Once the edges are all pressed it’s time to place the wire into the top of the mask. I cut about an inch off of the tin tie and pulled the backing off of the adhesive. Then I centered the tin tie under the hem, pushing it back into the crease. I then used a clip to hold it in place just in case the adhesive should give.

Next, I stitched a 1/8″ stitch all the way around the entire outside edge of the mask, starting with the top edge where the tin tie is. I stitch right over this as the wires are on the outside edges and the plastic in the middle is thin enough to stitch right through as long as you have a strong enough needle. I have made many of these and never broken a needle on this step. The 1/8″ topstitch is necessary to add stability to the outside edge of the mask.

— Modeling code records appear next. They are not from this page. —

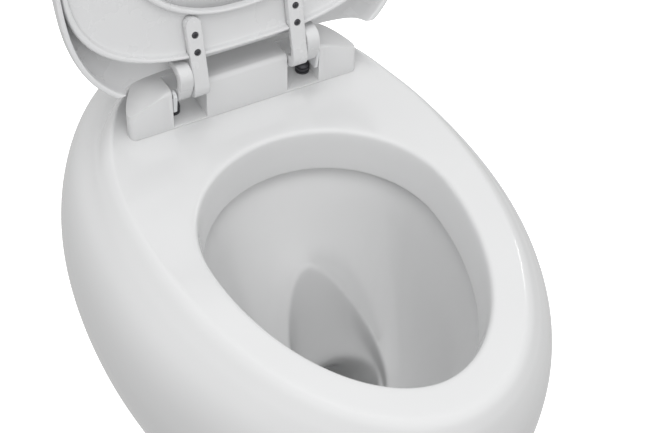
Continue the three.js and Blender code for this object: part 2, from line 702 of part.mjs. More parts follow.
function cisternStations(inset) {
  const base = CISTERN_BASE_WIDTH / 2;
  const top = CISTERN_WIDTH / 2;
  const widen = (share) => base + (top - base) * share;
  return [
    cisternStation(0, base - 8, CISTERN_FRONT + 8, inset),
    cisternStation(0.03, base, CISTERN_FRONT, inset),
    cisternStation(0.2, widen(0.28), CISTERN_FRONT + 2, inset),
    cisternStation(0.35, widen(0.56), CISTERN_FRONT + 4, inset),
    cisternStation(0.52, widen(0.78), CISTERN_FRONT + 8, inset),
    cisternStation(0.75, widen(0.94), CISTERN_FRONT + 13, inset),
    cisternStation(1, top, CISTERN_FRONT + 19, inset),
  ];
}

const INLET_Z = CISTERN_TOP - 62;
const INLET_WALL = CISTERN_WIDTH / 2 - 4; // the side wall's outer face at the inlet

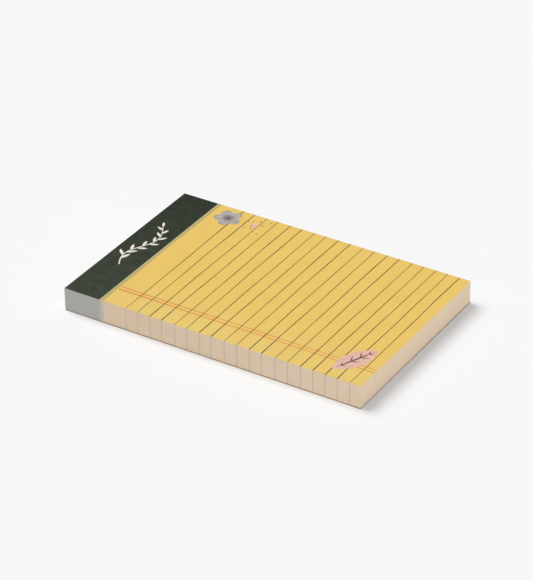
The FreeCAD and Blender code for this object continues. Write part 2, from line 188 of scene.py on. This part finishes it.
class Graph:
    """The nodes of one material or of the world."""

    def __init__(self, tree: bpy.types.NodeTree) -> None:
        """Start on an empty tree."""
        self.tree = tree
        tree.nodes.clear()

    def node(
        self, kind: str, settings: dict | None = None, inputs: dict | None = None, output: int | str = 0
    ) -> Wire:
        """Add a node.

        Args:
            kind: The node's type.
            settings: Its own settings, such as an operation.
            inputs: A value or a wire for each input that is set, by name or number.
            output: Which output the wire is taken from.

        Returns:
            A wire from that output.
        """
        made = self.tree.nodes.new(kind)
        for name, setting in (settings or {}).items():
            setattr(made, name, setting)
        for name, value in (inputs or {}).items():
            socket = made.inputs[name]
            if isinstance(value, Wire):
                self.tree.links.new(value.socket, socket)
            else:
                socket.default_value = value
        return Wire(self, made.outputs[output])

    def sum(self, operation: str, *operands: Value) -> Wire:
        """One step of maths on numbers."""
        settings = {"operation": operation}
        return self.node("ShaderNodeMath", settings, dict(enumerate(operands)))

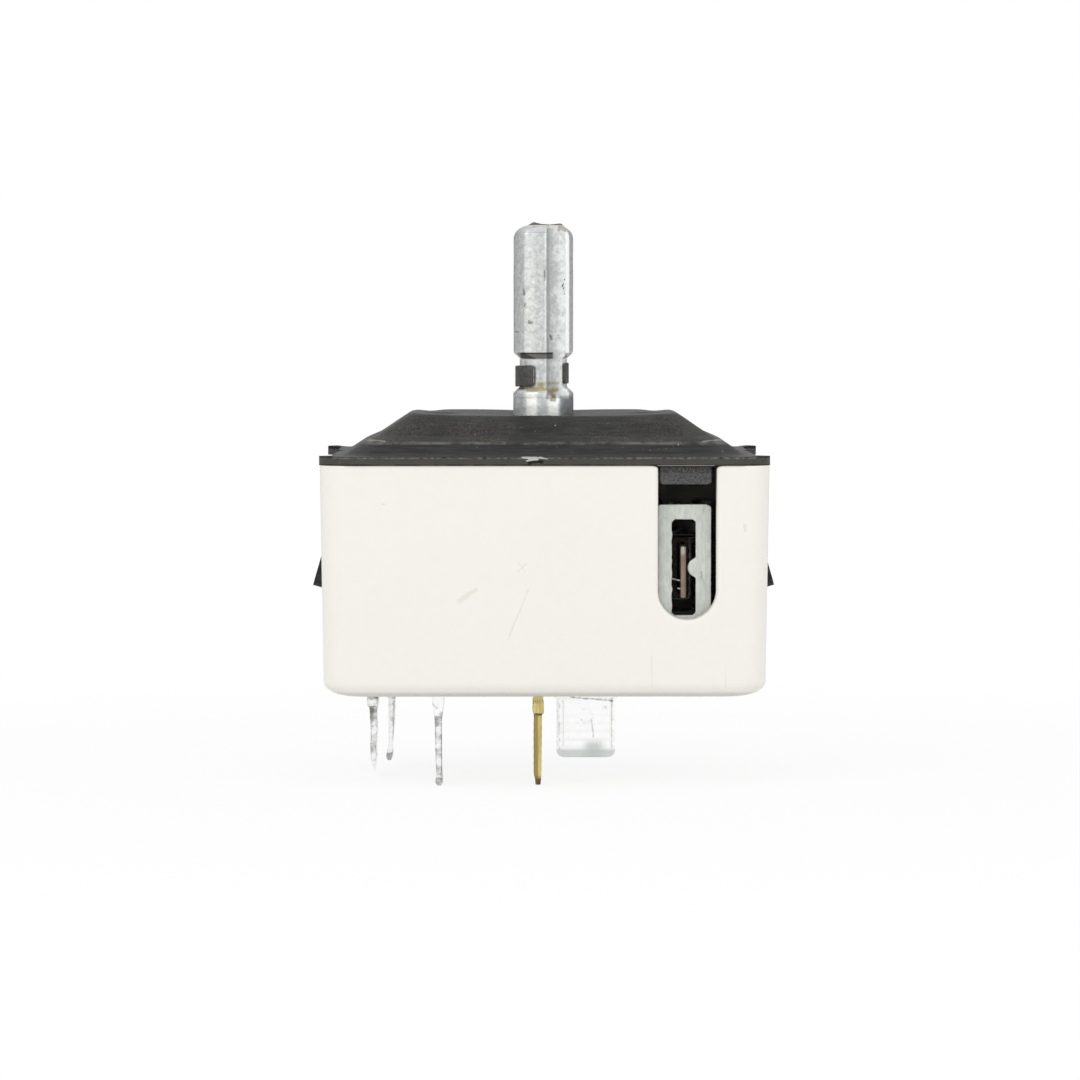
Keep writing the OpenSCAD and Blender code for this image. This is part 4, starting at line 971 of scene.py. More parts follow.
at_flange = at_flange / np.maximum(reach_y, reach_bend)
share = ease((hx - 14) / (BEND_X - 14))[:, None]
side = (1 - share) * (near / flat_y)[None, :] + share * at_flange
side[:, 0], side[:, -1] = -1, 1
slope = rings(hx, hx - PANEL_LESS, corner_radius(hx), slope_height(hx), front, side, (first, second))
x, y, z = np.moveaxis(slope, -1, 0)
dent = 0.035 * np.sin(0.33 * x + 1) * np.sin(0.29 * y) * np.clip(1 - z / FLANGE_Z, 0, 1) * np.clip(-z, 0, 1)
dip = edge_dip(x / hx[:, None], y / (hx[:, None] - PANEL_LESS)) * (1 - ease((hx - PANEL_X) / 2.5))[:, None]
z += dent - dip
z[0] = panel_height(x[0], y[0])
z += 0.15 * ease((y - 12.0) / 2) * ease((np.abs(x) - BEND_X) / 1.2)

n_front, n_side = len(front), len(near)
n_corner = len(first) - 2
right_side = n_front + n_corner
left_side = right_side + n_side + n_corner + n_front + n_corner
leg_from, leg_to = np.flatnonzero(np.isclose(np.abs(near), LEG_CELL))
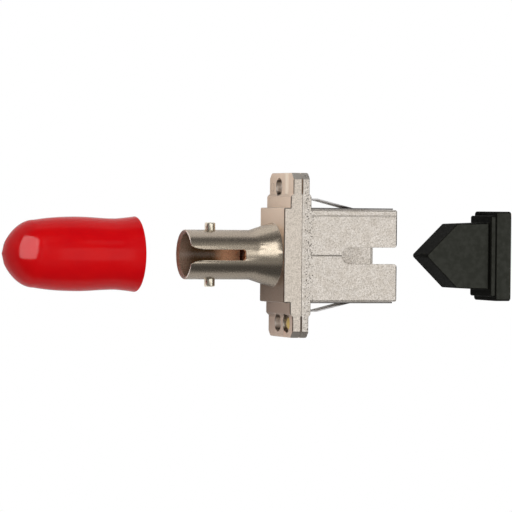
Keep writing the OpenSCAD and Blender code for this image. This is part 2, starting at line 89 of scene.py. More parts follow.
class Slot(Enum):
    """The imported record's material slots."""

    CAST_NICKEL = "cast_nickel"
    LUG_BRASS = "lug_brass"
    SLEEVE_CERAMIC = "sleeve_ceramic"
    INSERT_PLASTIC = "insert_plastic"
    CLIP_STEEL = "clip_steel"
    CAP_VINYL = "cap_vinyl"
    PLUG_RUBBER = "plug_rubber"


@dataclass(frozen=True)
class Grain:
    """A cloudy pattern, from the size of its grains to the share that each finer layer keeps.

    The detail says how many finer layers lie over the first, and the stretch how many times finer
    the grains are along X, Y and Z.
    """

    size_mm: float
    detail: float = 2.0
    stretch: Point = (1.0, 1.0, 1.0)
    roughness: float = 0.5


def feed(tree: bpy.types.NodeTree, source: Union[Value, Shade], target: Socket) -> None:
    """Link a socket into a target, or write a number or an opaque colour on it.

    Args:
        tree: The node tree that holds both.
        source: A socket, a number or a colour.
        target: The input that receives it.
    """
    if isinstance(source, bpy.types.NodeSocket):
        tree.links.new(source, target)
    elif isinstance(source, tuple):
        target.default_value = (*source, 1.0)
    else:
        target.default_value = source


def reckon(tree: bpy.types.NodeTree, operation: str, *terms: Value) -> Socket:
    """Return the result of one Math node.

    Args:
        tree: The node tree that receives it.
        operation: The node's operation.
        terms: Its one, two or three inputs.

    Returns:
        The result's socket.
    """
    node = tree.nodes.new("ShaderNodeMath")
    node.operation = operation
    for term, target in zip(terms, node.inputs):
        feed(tree, term, target)
    return node.outputs[0]


def mix_colours(tree: bpy.types.NodeTree, share: Value, first: Shade, second: Shade) -> Socket:
    """Return a colour between two colours.

    Args:
        tree: The node tree that receives the node.
        share: 0 for the first colour and 1 for the second.
        first: The first colour, or its socket.
        second: The second colour, or its socket.

    Returns:
        The colour's socket.
    """
    node = tree.nodes.new("ShaderNodeMix")
    node.data_type = "RGBA"
    for source, place in ((share, 0), (first, MIX_FIRST), (second, MIX_SECOND)):
        feed(tree, source, node.inputs[place])
    return node.outputs[MIX_COLOUR]


def mix_shaders(tree: bpy.types.NodeTree, share: Socket, first: Socket, second: Socket) -> Socket:
    """Return a shader between two shaders.

    Args:
        tree: The node tree that receives the node.
        share: 0 for the first shader and 1 for the second.
        first: The first shader's socket.
        second: The second shader's socket.

    Returns:
        The shader's socket.
    """
    node = tree.nodes.new("ShaderNodeMixShader")
    for source, target in zip((share, first, second), node.inputs):
        feed(tree, source, target)
    return node.outputs[0]


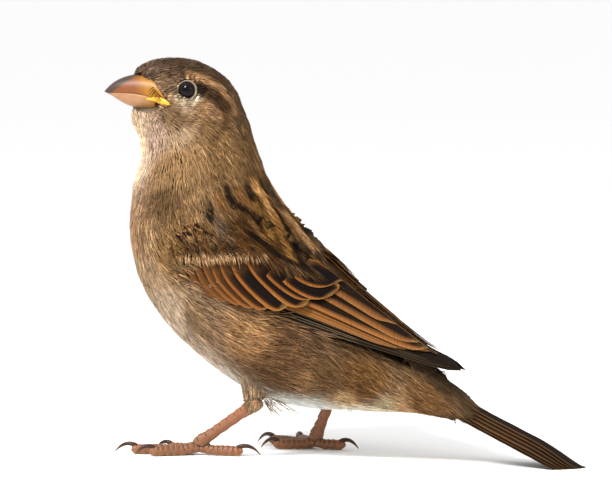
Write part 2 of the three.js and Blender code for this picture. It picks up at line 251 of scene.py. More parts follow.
def perMm(size):  # a texture's scale for features of that size in millimetres
    return 1 / (size * mm)


def addNode(tree, kind, settings=None, links=None):
    node = tree.nodes.new(kind)
    for key, value in (settings or {}).items():
        if isinstance(key, int) or key in node.inputs:
            node.inputs[key].default_value = value
        else:
            setattr(node, key, value)
    for key, socket in (links or {}).items():
        tree.links.new(socket, node.inputs[key])
    return node


def newMaterial(name, settings):
    material = bpy.data.materials.new(name)
    material.use_nodes = True
    shader = material.node_tree.nodes["Principled BSDF"]
    for key, value in settings.items():
        shader.inputs[key].default_value = value
    return material, material.node_tree, shader


def breakUp(tree, shader, pattern, contrast, bump, depth):
    # The pattern lightens and darkens the piece's own markings, and stands in relief by depth metres.
    markings = addNode(tree, "ShaderNodeVertexColor", {"layer_name": "Plumage"})
    shade = addNode(tree, "ShaderNodeMapRange",
                    {"From Min": 0.3, "From Max": 0.7, "To Min": 1 - contrast, "To Max": 1 + contrast},
                    {"Value": pattern})
    shaded = addNode(tree, "ShaderNodeVectorMath", {"operation": "MULTIPLY"},
                     {0: markings.outputs["Color"], 1: shade.outputs["Result"]})
    tree.links.new(shaded.outputs["Vector"], shader.inputs["Base Color"])
    if bump:
        relief = addNode(tree, "ShaderNodeBump", {"Strength": bump, "Distance": depth}, {"Height": pattern})
        tree.links.new(relief.outputs["Normal"], shader.inputs["Normal"])


def paintedMaterial(name, settings, grain, contrast, bump):  # a fine grain of that size in millimetres
    material, tree, shader = newMaterial(name, settings)
    place = addNode(tree, "ShaderNodeTexCoord")
    noise = addNode(tree, "ShaderNodeTexNoise", {"Scale": perMm(grain), "Detail": 4.0},
                    {"Vector": place.outputs["Object"]})
    breakUp(tree, shader, noise.outputs["Fac"], contrast, bump, grain * 0.3 * mm)
    return material


def vaneMaterial(name, settings, spacing, slant, contrast, bump):
    # The barbs of a stiff vane slant forward from the shaft on both sides. They are drawn about three
    # times as coarse as real ones, so that they show. Their map is in millimetres.
    material, tree, shader = newMaterial(name, settings)
    place = addNode(tree, "ShaderNodeUVMap", {"uv_map": "Barbs"})
    parts = addNode(tree, "ShaderNodeSeparateXYZ", None, {"Vector": place.outputs["UV"]})
    across = addNode(tree, "ShaderNodeMath", {"operation": "ABSOLUTE"}, {0: parts.outputs["X"]})
    along = addNode(tree, "ShaderNodeMath", {"operation": "MULTIPLY_ADD", 1: -slant},
                    {0: across.outputs["Value"], 2: parts.outputs["Y"]})
    line = addNode(tree, "ShaderNodeCombineXYZ", None, {"X": along.outputs["Value"]})
    barbs = addNode(tree, "ShaderNodeTexNoise", {"Scale": 1 / spacing, "Detail": 3.0},
                    {"Vector": line.outputs["Vector"]})
    breakUp(tree, shader, barbs.outputs["Fac"], contrast, bump, 0.05 * mm)
    return material


# Loose contour barbs: matt keratin, which hardly shines.
contourBarbs = paintedMaterial("contour_feather_barbs", {"Roughness": 0.75, "Specular IOR Level": 0.06},
                               grain=1.2, contrast=0.12, bump=0)
# Skin grown over with down, seen only between feathers. Its colour, a quarter of the plumage's, is dark
# down together with painted shade in the gaps between feathers.
downAndGapShade = paintedMaterial("downy_skin_and_gap_shade", {"Roughness": 0.9, "Specular IOR Level": 0.15},
                            grain=0.5, contrast=0.25, bump=0.4)
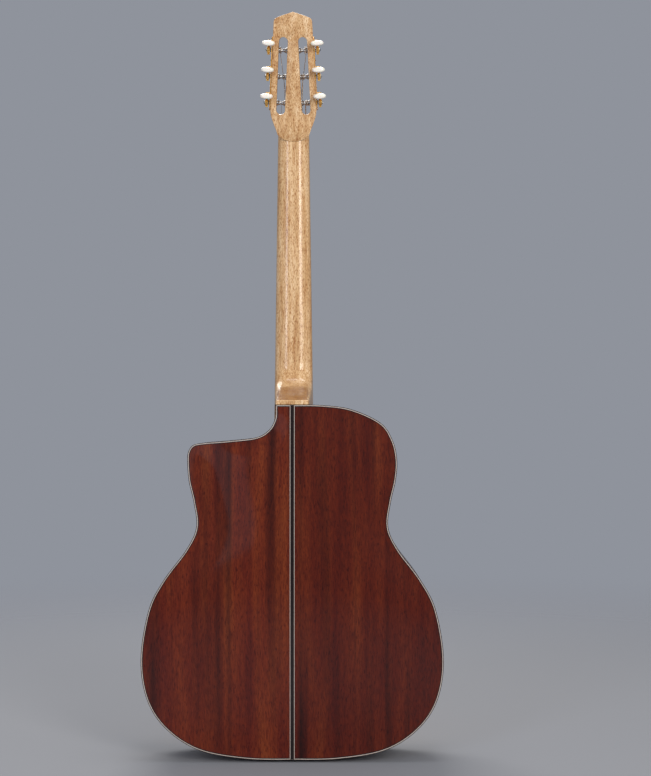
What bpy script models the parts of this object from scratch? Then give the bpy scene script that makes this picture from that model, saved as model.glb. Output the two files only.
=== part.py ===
"""Gypsy jazz guitar with an oval soundhole, a cutaway body and a slotted head.

Metres, +Z up along the neck. The soundboard faces -Y, the back faces +Y and the
treble side with the cutaway is at +X. Inside the empty guitarFrame, Z is counted
from the tail edge and Y from the plane of the soundboard's rim.
"""
import bpy
import bmesh
from math import acos, atan2, cos, pi, radians, sin, tan
from mathutils import Matrix, Vector

# Overall sizes
bodyLength = 0.470
bodyDepth = 0.098
scaleLength = 0.670
lowerBoutHalf = 0.2005
upperBoutHalf = 0.1388
waistHalf = 0.127
fretsToBody = 14
fretCount = 21
gap = 0.0003

# Plates, sides and linings
topThickness = 0.0026
backThickness = 0.0026
sideThickness = 0.0026
topDome = 0.006
backDome = 0.005
bindingWidth = 0.0014
bindingHeight = 0.0055
liningWidth = 0.006
liningHeight = 0.014
stripWidth = 0.0062
soundholeLength = 0.108
soundholeWidth = 0.080
soundholeZ = 0.305

cornerX = 0.022
cornerStraight = 0.011
plateColumns = 3
outlineCount = 33
turnWeight = 0.045

# Blocks and braces
tailBlockHalf = 0.034
tailBlockTop = 0.026
neckBlockLow = 0.408
neckBlockBass = -0.036
blockStep = 0.004
blockClear = 0.0006
braceWidth = 0.008
braceHeight = 0.013
braceClearance = 0.0005
braceEndShare = 0.45
topBraces = (("upper_brace", 0.385), ("soundhole_brace", 0.236))
backBraces = (("back_brace_upper", 0.380), ("back_brace_waist", 0.285), ("back_brace_lower", 0.150))
frameBarX = 0.042
frameBelowSaddle = 0.062
frameAboveSaddle = 0.030

# Neck, in its own frame at the body joint
neckAngle = radians(1.75)
fretboardRise = 0.0115
fretboardThickness = 0.006
nutWidth = 0.043
jointWidth = 0.0535
fretboardEndWidth = 0.0575
neckDepthAtNut = 0.0215
neckDepthAtHeel = 0.0235
heelEndWidth = 0.046
heelEndLength = 0.0075
heelReach = 0.050
fretboardEnd = -0.104
nutLength = 0.0042
fretHeight = 0.0010
fretWidth = 0.0022
fretInset = 0.0006
fretSunk = 0.001
headRoot = 0.008
tongueInset = 0.0005
barHalf = 0.004
barLow = 0.012
barHigh = 0.350

# Head, in its own frame at the nut
headTilt = radians(13.25)
headLength = 0.163
headThickness = 0.015
veneerThickness = 0.0025
headWidestHalf = 0.0315
headWidestAt = 0.036
headTipHalf = 0.0260
headCornerAt = 0.150
headDrop = 0.0037
headPastNut = 0.0006
slotWidth = 0.012
slotLow = 0.027
slotHigh = 0.130
slotInnerFromEdge = 0.0202
slotSideStep = 0.0005
chinDepth = 0.0090
chinRise = 0.0036

# Tuning machines
rollerSpacing = 0.035
middleRollerAt = 0.078
gearTeeth = 14
gearModule = 0.00085
wormPitchRadius = 0.00305
gearWidth = 0.0034
rollerRadius = 0.0036
# The rollers lie deeper in a wider slot, so that the strings clear its walls
rollerDepthShare = 0.525
rollerInHead = rollerDepthShare * slotWidth
pinInner = -0.0262
wormOut = 0.0054
toothRise = 0.00055
toothFall = 0.00085
shaftRadius = 0.0030
wormShaftRadius = 0.0017
plateThickness = 0.0012
buttonLength = 0.015
buttonWide = 0.0170
buttonThick = 0.0078
buttonStart = 0.0100

# Bridge, tailpiece and strings
bridgeHeight = 0.0190
bridgeLength = 0.110
bridgeFoot = 0.0125
moustacheLength = 0.055
tailpieceLength = 0.105
tailPlate = 0.0015
tailClear = 0.0006
stringBarHeight = 0.0058
stringBarLength = 0.0070
insertThickness = 0.0022
stringSpreadNut = 0.0355
stringSpreadBridge = 0.0590
stringSpreadTail = 0.0480
stringRadii = (0.00066, 0.00053, 0.00042, 0.00036, 0.00030, 0.00025)
stringRise = 0.0013
windingTurns = 1.75
windingGap = 0.0006
loopPoints = 24

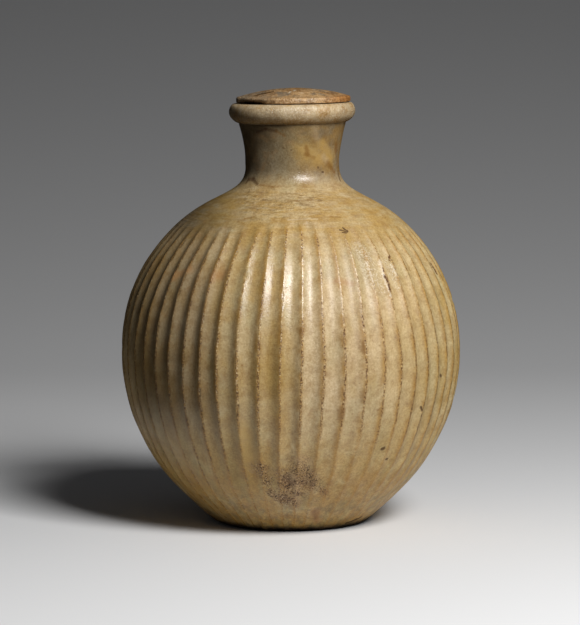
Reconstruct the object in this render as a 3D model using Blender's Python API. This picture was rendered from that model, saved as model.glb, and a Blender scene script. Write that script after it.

Topstitching the front of the face mask.

Once the 1/8″ topstitch was done I pressed folded the mask lengthwise at the top and bottom using the corners as a guide, like shown below, pressing each with my iron so that I had a nice, crisp fold.

creasing-the face-mask
Folding and creasing the face mask.

Next, I cut two 12″ lengths of elastic for the earpieces. Each piece of elastic gets two pony beads. Thread the elastic onto the yarn needle, then run the elastic through one of the pony beads. This pony bead should be halfway back on the elastic. String the second pony bead onto the elastic and remove the needle. String the other end of the elastic onto the needle and run this through the second pony bead as well. I then had something that looks like the last photo below. Repeat this with the second piece of elastic. These are the adjustable earpieces.

Once I had the beads strung I clipped the ends into the folds of the mask, one piece of elastic on each side with the ends tucked about an inch into each fold. I clipped them into place so they would not move. I then topstitched another 1/8″ around all four sides of the folded mask, with the folds facing up. I took care to backstitch around all four corners in order to secure the elastic in place. When I was done it looked like this.

This last step is the one that makes the magic happen and causes the mask to form a 3D shape. Fold the bottom flap down onto itself so that the folded-over corner is parallel with the outside edge. Along with the fold that covers the elastic, it will resemble an “N” as in the first picture below. Clip the fabric in place. Repeat this on all four sides.

Once the “N”s were clipped I made sure to backstitch along the entire length of the leg of the “N” (the fold I am pointing to below) so that it had some strength along the fold. After the backstitch I sewed up the top of the “N” fold I stitched down to the lower fold and again backstitched that one. I repeated this on the other side of the mask. Once done it looked like the second picture below.

That is it, the mask is done! Yes, there are a lot of steps but even my first attempt at this mask, being a novice sewer, this project still only took me about 20 minutes. These do pass the test of not fogging my glasses and they don’t push up against my face making it much more comfortable to wear while still fitting well on the outside edges.